After a week of being away it’s hard to train them. Main lines 10-15 centimeters above the net and some stems are too hard to be bent.
I don’t know how I will manage to keep their growth under control.
Nothing special in terms of nutrition:
OHN to protect them and water with FAA to keep the soil alive.
sweet, but in myopinion your plants are to close
i normally give my outdoor ladies 1-120 cm distance to each other
or you do some advanced training or scrog we will see- follw with interest
@Biotabs, they might be too close but i am not sure a training would fix this , because lst or scrog is taking more space horizontally. I was planning to do it, but then I decided to let them go upwards. Maybe when they pass their fence I would gently guide them out of the flowerbed. I would gladly take any advice. Should I transplant one of them?
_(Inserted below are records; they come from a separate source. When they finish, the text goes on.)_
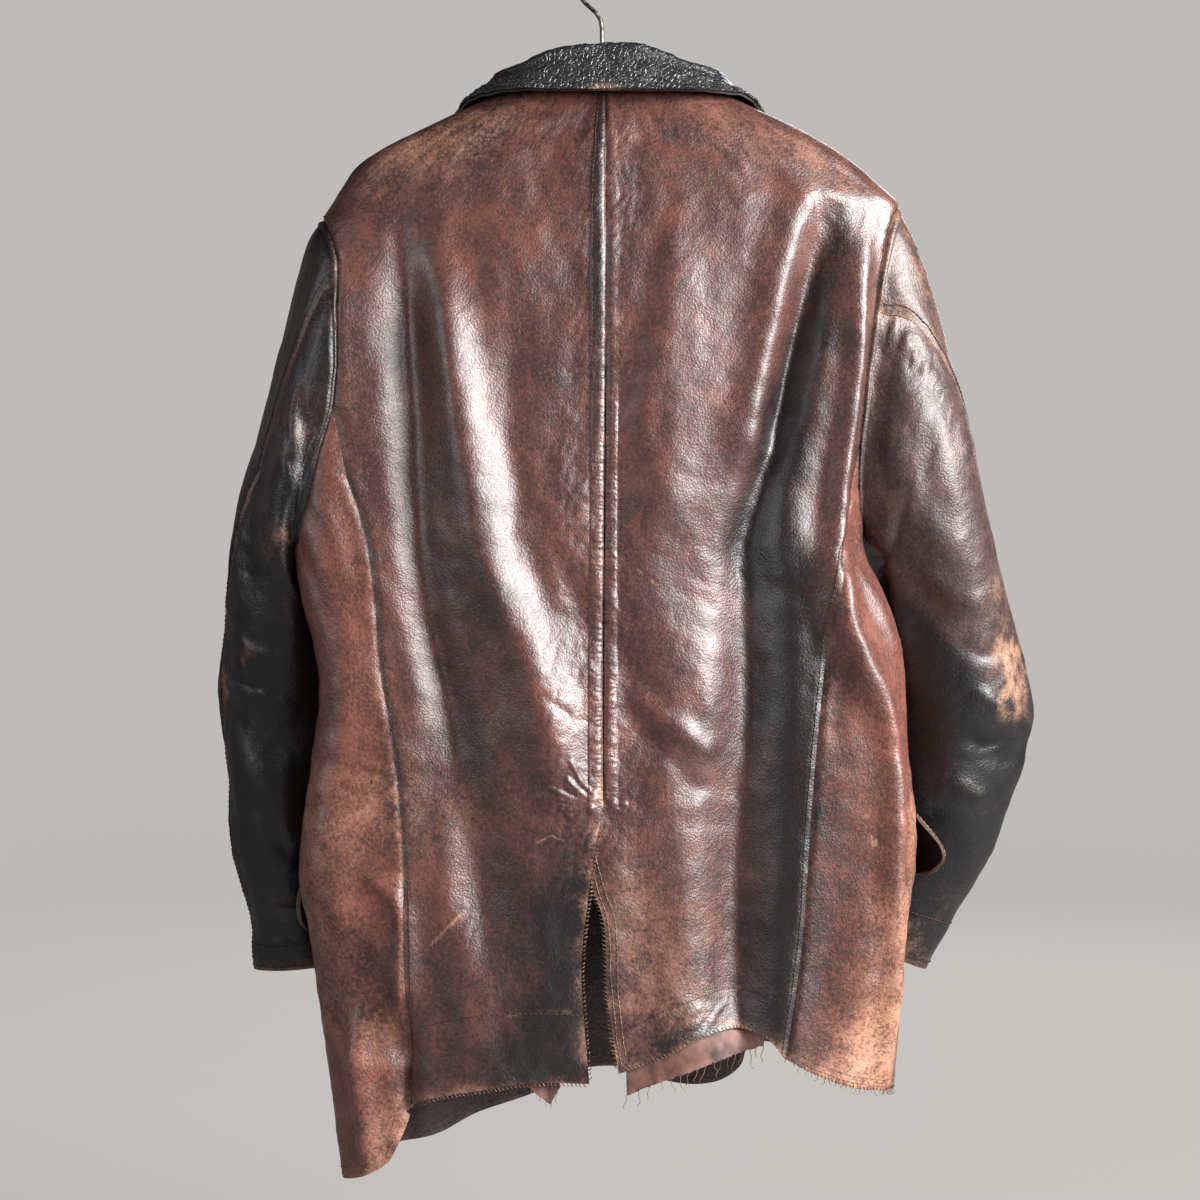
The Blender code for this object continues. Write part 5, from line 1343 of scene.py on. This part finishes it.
# The flat cut is wider and longer than what shows, by what rolls in at the edges.
FLAP_HIDE = cowhide("waxed_cowhide_flap", "#191416", "#302528", "#4f3f3c", "#a59384", "#17131a", 0.40, 0.15)
FLAP_EDGE = flesh_side("dirty_flap_edge", "#7d6c60")
flap_count = 48
flap_edges = []
for cad_node, rear, front, top, depth, stand_off in FLAP_ROWS:
    shares = 1 - (1 - np.linspace(0, 1, flap_count)) ** 1.2
    v, u = (part.ravel() for part in np.meshgrid(shares, np.linspace(0, 1, 2 * flap_count), indexing="ij"))
    belly = FLAP_BELLY * (1 - (2 * u - 1) ** 2)
    height = top - depth * v * (1 - FLAP_BELLY + belly)
    # Both lower corners are rounded.
    corner = 0.10 * (1 - np.sqrt(1 - np.clip((v - 0.62) / 0.38, 0, 1) ** 2 * 0.999))
    share = corner + u * (1 - 2 * corner)
    place = np.column_stack([girth_of(rear + share * (front - rear)), height])
    # The rear end swells out below its seam and curls back in at the bottom.
    bulge = np.sin(math.pi * np.clip(v / 1.15, 0, 1) ** 1.3) * 1.05
    lift = FLAP_BASE + stand_off * bulge * (1 - smooth(2 * u)) + FLAP_CURL * v
    if rear > 90:
        lift = lift + lap_lift(place)
    rim = np.min([u * FLAP_WIDTH, (1 - u) * FLAP_WIDTH, (1 - v) * depth], axis=0)
    lift = lift - 0.0007 * bell(rim, 0.0015) + 0.0005 * bell(rim - 0.0045, 0.002)
    middle = body(place, lift + 0.0003 * ripple(place, 51, 0.018, 0.018))
    faces = grid_faces(flap_count, 2 * flap_count)
    marks = {"worn": np.clip(0.75 * np.exp(-rim / 0.0030), 0, 1), "grease_and_shade": np.full(len(place), 0.3)}
    behind = deep_inside(middle)
    layers = (FLAP_HIDE, INSIDE, FLAP_EDGE)
    item = wall(cad_node + "_piece", middle, faces, behind, 1.5 * LEATHER, layers, marks)
    keep(item, cad_node, "flap_leather")
    normal = normals_away(middle, faces, behind)
    grid, facing = middle.reshape(flap_count, -1, 3), normal.reshape(flap_count, -1, 3)
    for from_edge in (0.0035, 0.0080):
        column = round(from_edge / FLAP_WIDTH * (2 * flap_count - 1))
        row = int(np.argmin(np.abs((1 - shares) * depth - from_edge)))
        path = [(k, column) for k in range(2, row)]
        path += [(row, k) for k in range(column, 2 * flap_count - column)]
        path += [(k, 2 * flap_count - 1 - column) for k in range(row - 1, 1, -1)]
        rows, columns = np.array(path).T
        out = facing[rows, columns]
        flap_edges.append((grid[rows, columns] + out * 0.75 * LEATHER, out))


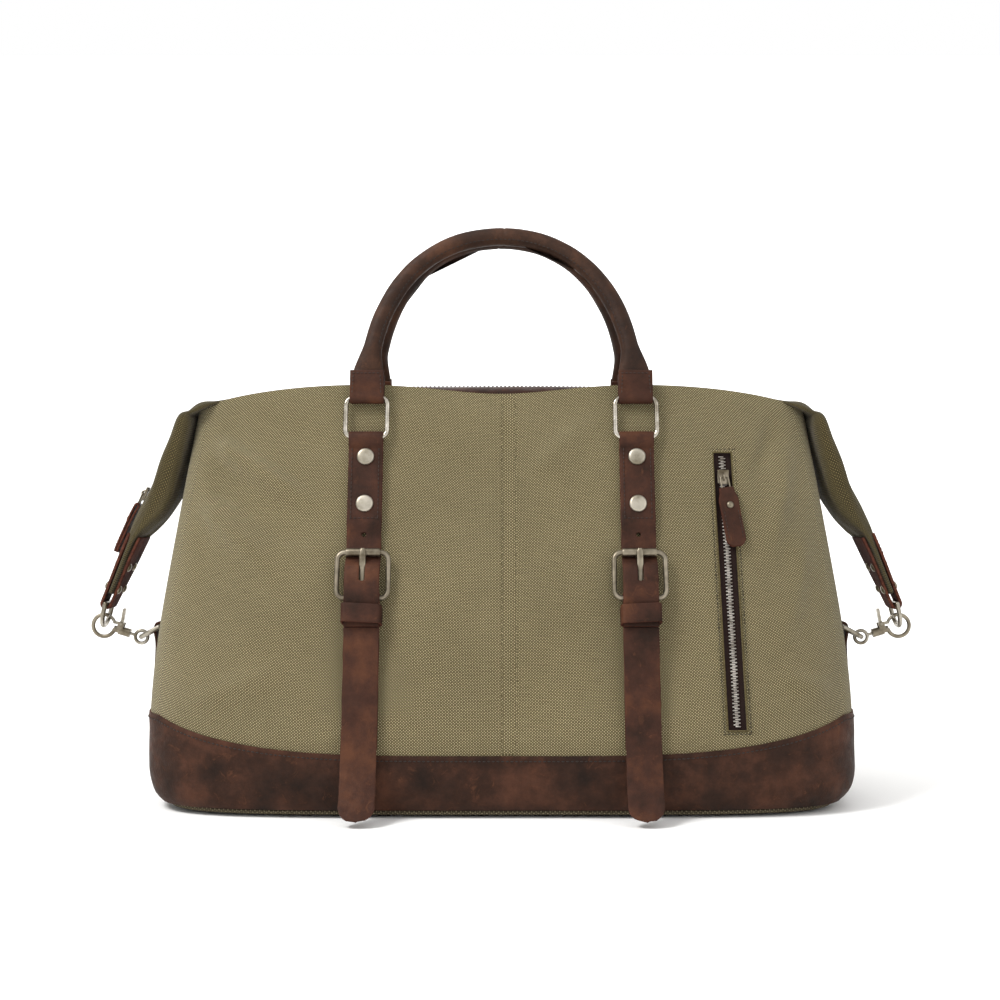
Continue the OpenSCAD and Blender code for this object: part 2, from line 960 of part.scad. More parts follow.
front_canvas();
rear_canvas();
mirror([1, 0, 0]) gusset();  // gusset_left
gusset();  // gusset_right
base_band();
bottom_panel();
base_piping();
bottom_board();
lining();
pocket_bag();
pocket_zip_tape();
pocket_zip_teeth();
pocket_slider();
pocket_pull();
upper_straps();
strap_rivets();
strap_tail(-1);  // strap_tail_left
strap_tail(1);  // strap_tail_right
lower_strap(-1);  // lower_strap_left
lower_strap(1);  // lower_strap_right
buckle_frame(-1);  // buckle_frame_left
buckle_frame(1);  // buckle_frame_right
roller(-1);  // roller_left
roller(1);  // roller_right
prong(-1);  // prong_left
prong(1);  // prong_right
keeper(-1);  // keeper_left
keeper(1);  // keeper_right
rear_straps();
mouth_facing_front();
mouth_facing_rear();
main_zip_front();
main_zip_rear();
ear_zips();
mirror([1, 0, 0]) ear_canvas();  // ear_canvas_left
ear_canvas();  // ear_canvas_right
ear_tab(-1);  // ear_tab_left
ear_tab(1);  // ear_tab_right
ear_rivets();
ear_ring(-1);  // ear_ring_left
ear_ring(1);  // ear_ring_right
main_zip_slider();
main_zip_pull();
front_handle();
rear_handle();
handle_tabs_front();
handle_tabs_rear();
handle_core_front();
handle_core_rear();
front_rings();
rear_rings();
gusset_tabs();
gusset_ring(-1);  // gusset_ring_left
gusset_ring(1);  // gusset_ring_right
swivel(-1);  // swivel_left
swivel(1);  // swivel_right
snap_body(-1);  // snap_body_left
snap_body(1);  // snap_body_right
snap_trigger(-1);  // snap_trigger_left
snap_trigger(1);  // snap_trigger_right
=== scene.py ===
"""A canvas and leather weekender duffel bag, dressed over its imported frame.

The frame gives every place and size. Soft pieces are grids wrapped on the bag's own
shape, straps and piping are strips and tubes along short routes, and each finish is
a small class that builds its own node tree.
"""

import logging
import math
from contextlib import contextmanager
from dataclasses import dataclass
from enum import Enum
from typing import Callable, Iterable, Iterator, Sequence

import bpy
from mathutils import Matrix, Vector, noise


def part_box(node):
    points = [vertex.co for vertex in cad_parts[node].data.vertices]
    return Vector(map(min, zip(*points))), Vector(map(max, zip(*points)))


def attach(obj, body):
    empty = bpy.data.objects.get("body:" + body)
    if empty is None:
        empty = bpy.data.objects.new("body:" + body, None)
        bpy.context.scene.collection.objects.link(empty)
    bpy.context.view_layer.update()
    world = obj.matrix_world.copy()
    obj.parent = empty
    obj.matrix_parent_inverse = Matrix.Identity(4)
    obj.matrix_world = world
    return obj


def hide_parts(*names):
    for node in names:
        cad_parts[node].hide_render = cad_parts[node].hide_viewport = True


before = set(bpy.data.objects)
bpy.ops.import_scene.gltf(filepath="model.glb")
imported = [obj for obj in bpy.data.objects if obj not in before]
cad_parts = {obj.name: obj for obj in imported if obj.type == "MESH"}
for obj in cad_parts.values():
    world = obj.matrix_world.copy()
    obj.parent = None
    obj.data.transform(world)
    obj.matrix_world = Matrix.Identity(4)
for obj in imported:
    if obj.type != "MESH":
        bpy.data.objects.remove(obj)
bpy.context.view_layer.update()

LOG = logging.getLogger("duffel")
MM = 0.001
STRAP_X = 107
Point = Callable[[float, float], Vector]


# ---- Small helpers ---------------------------------------------------------------


def clamp01(value: float) -> float:
    """Return value held between 0 and 1."""
    return max(0.0, min(1.0, value))


def mix(a: float, b: float, t: float) -> float:
    """Return the value a share t of the way from a to b."""
    return a + (b - a) * t


def ease(t: float) -> float:
    """Return t eased at both ends, held between 0 and 1."""
    t = clamp01(t)
    return t * t * (3 - 2 * t)


def bump_at(value: float, centre: float, width: float) -> float:
    """Return a soft hill of height 1 at centre that fades over width."""
    return math.exp(-(((value - centre) / width) ** 2))


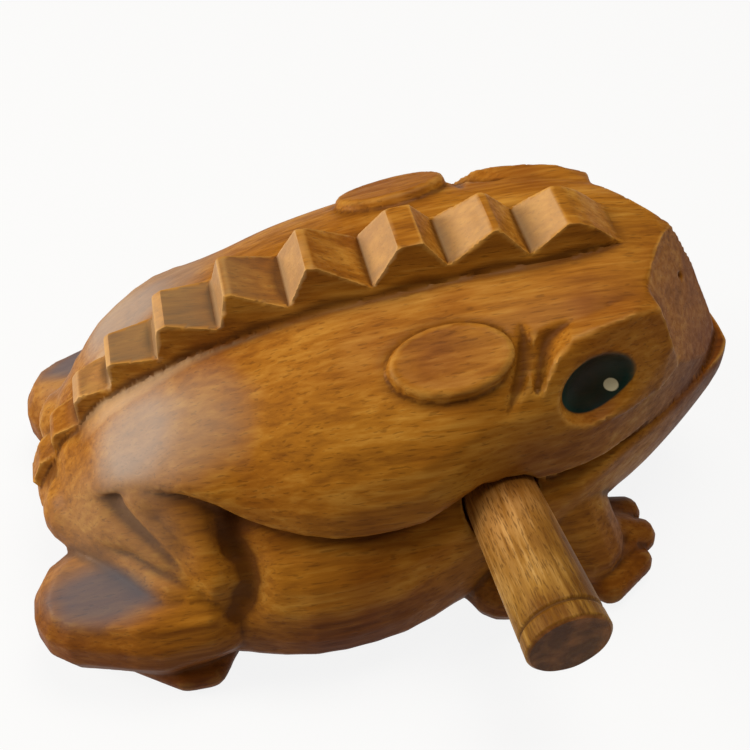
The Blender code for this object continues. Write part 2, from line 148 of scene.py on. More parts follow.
frog = {
    "weld": 0.002,
    "voxel": 0.74,
    "edgeAngle": 24.0,  # from which two faces of the carving meet in an edge
    "edgeStep": 0.1,
    "edgeReach": 0.40,  # within which a point moves onto an edge
    "crestHalfWidth": 7.2,  # only the teeth and the snout keep the knife's crisp edges
    "snoutRear": 44.0,
    "settleRounds": 2,
    "settleShare": 0.6,
    "facetRounds": 30,
    "facetRange": (0.09, 0.20),  # off the smoothed form: levelled up to the first, kept from the second
    "facetBlend": 4,
    "edgeSoftness": (0.5, 0.22),  # sanded edges, then crisp ones
    "waviness": 0.16,  # left by the carver's knife
    "waveLength": 13.0,
    "underside": (1.5, 3.5),  # height over which the waviness sets in, so that the frog stands flat
    "creaseAngle": 40.0,
    "edgeMarks": (("edgeFine", 4, 4500.0), ("edgeBroad", 60, 1400.0)),  # attribute, rounds, gain

    # gouge strokes on the left side, mirrored to the right: points, half width, depth
    "strokes": (
        (((-33.0, 28.4, 34.5), (-30.6, 30.6, 30.0), (-28.8, 33.2, 27.8), (-28.6, 35.8, 24.8),
          (-30.4, 37.0, 20.0), (-32.5, 37.9, 17.0)), 2.8, 2.2),
        (((-44.0, 24.2, 35.2), (-41.4, 26.9, 32.7), (-39.2, 29.4, 30.0), (-37.7, 32.0, 26.6)), 1.8, 0.8),
        (((-50.5, 18.4, 32.5), (-47.7, 21.8, 30.6), (-44.4, 25.4, 28.9), (-41.2, 29.1, 26.5),
          (-38.9, 31.6, 24.7)), 1.6, 0.7),
        (((-52.5, 22.0, 24.1), (-47.1, 26.1, 25.2), (-42.6, 29.7, 24.0), (-36.6, 34.0, 22.6)), 1.1, 0.7),
        (((46.2, 19.8, 5.0), (38.2, 28.5, 8.0)), 0.9, 0.5),
        (((47.1, 27.5, 4.0), (42.2, 29.2, 6.0), (34.7, 33.7, 7.0)), 0.9, 0.5),
    ),
    "strokeStart": 0.25,  # share of the depth at a stroke's two ends
    "strokeEntry": 3.0,
    "strokeDarkest": 2.2,  # depth that takes the full shade

    # tooth faces: over which lean, height and place along the back the painted highlight and the painted
    # shade fall
    "toothSide": (8.5, 7.5),
    "toothBackHighlight": {"lean": (0.35, 0.55), "height": (34.0, 40.0), "share": 0.42, "tint": "#C8A67A"},
    "toothAheadShade": {"lean": (-0.45, -0.30), "across": (0.45, 0.30), "along": (-12.0, -32.0),
                   "height": (24.0, 30.0), "share": 0.55, "tint": "#6E624C"},

    # wood
    "grainColours": ((0.32, "#70410D"), (0.50, "#966018"), (0.66, "#B07E31")),
    "stainColours": ((0.34, "#C09C7E"), (0.52, "#F2E8DC"), (0.66, "#FFFFFF")),
    "stainShare": 0.75,
    "figureShare": 0.55,
    "pores": "#4A2806",
    "poreEdge": ((0.30, 1.0), (0.40, 0.0)),  # noise value and how dark the pore is there
    "poreShare": 0.36,
    # painted shade: darker in the hollows, the creases and the gouge strokes
    "shadeColour": "#4A2606",
    "hollowShade": ((0.12, 0.75), (0.46, 0.0)),  # how proud a point stands, 0.5 is level, and its share
    "creaseShade": ((0.18, 0.75), (0.44, 0.0)),
    "strokeShadeShare": 0.7,
    "mostShade": 0.85,
    # lighter on the proud edges: wear, and a painted highlight along them
    "wornHighlight": "#C8984C",
    "edgeWearAndHighlight": ((0.68, 0.0), (1.0, 0.40)),
    "grainLift": 3.5,  # that the grain climbs towards the nose
    "figureStretch": 0.09,  # width of a streak as a share of its length
    "poreStretch": 0.13,
    "figureWidth": 7.0,
    "streakWidth": 1.1,
    "poreWidth": 0.42,  # coarser than real pores, which are too fine to show
    "blotchSize": 24.0,
    # tinted darker low down and on the snout: axis, range, share, tint
    "lowAndSnoutTints": ((2, (24.0, 2.0), 0.65, "#B08458"), (0, (38.0, 58.0), 0.60, "#C8B048")),
    # painted sheen and reflections on the rump and the shanks, as milky patches: middle, radii, share,
    # tint
    "sheenPatches": (((-41.0, 17.0, 44.0), (22.0, 11.0, 11.0), 0.44, "#8E8070"),
              ((-52.0, 24.0, 28.0), (20.0, 16.0, 15.0), 0.26, "#8E8070"),
              ((-44.0, 13.5, 41.5), (13.0, 9.0, 8.5), 0.30, "#A8A29C"),
              ((-51.0, 28.5, 19.0), (13.5, 6.5, 4.5), 0.72, "#4A4E58")),
    "sheenUneven": 0.9,
    "sheenEdge": (0.9, 1.6),  # share of the radii at which a patch starts to fade and is gone
    "roughness": (0.46, 0.60),
    "shine": 0.06,
    "coat": 0.02,
    "coatRoughness": 0.26,
    "bump": 0.22,
    "poreDepth": 0.6,
    "grainDepth": 0.2,

    "eye": {
        "centre": (32.0, 29.0, 49.5),  # of the left socket
        "way": (0.30, 0.88, 0.36),
        "socketRadii": (8.5, 6.5, 6.2),
        "paintPlace": (1.2, 1.3),  # along and up from the centre
        "paintRadii": (7.1, 5.3),
        "paintTurn": 15.0,
        "dotPlace": (4.3, -1.5),
        "dotRadius": 1.05,
        "paintReach": 1.03,  # over the rim by this share of the radii
        "paintColours": ((0.40, "#0C1C18"), (0.62, "#1C382E")),
        "dot": "#D6CCAA",
        "roughness": 0.42,
    },
}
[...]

well, in my opinion using BT is not for outdoor use, because it is poisoning birds and bats, that eat the poisoned insect too
and all the other insects gt a portion of the poison
and there is an aquatic toxicity too, when the bacterias are washed into the envoirement
greetings
@Biotabs,
As I know BT has a lot of specimens and one is only dangerous on a very few species. That’s why they use it as a biological defense against mosquitoes in a huge scale, as well.
The one I use (bacillus thuringiensis kurstaki) it is against caterpillars, no other thing is harmed by it. On the package it also says: it has no effect on the aquatic life either.
By the way : today it turned out that Fusarium is my enemy this year. So my plants are doomed :(.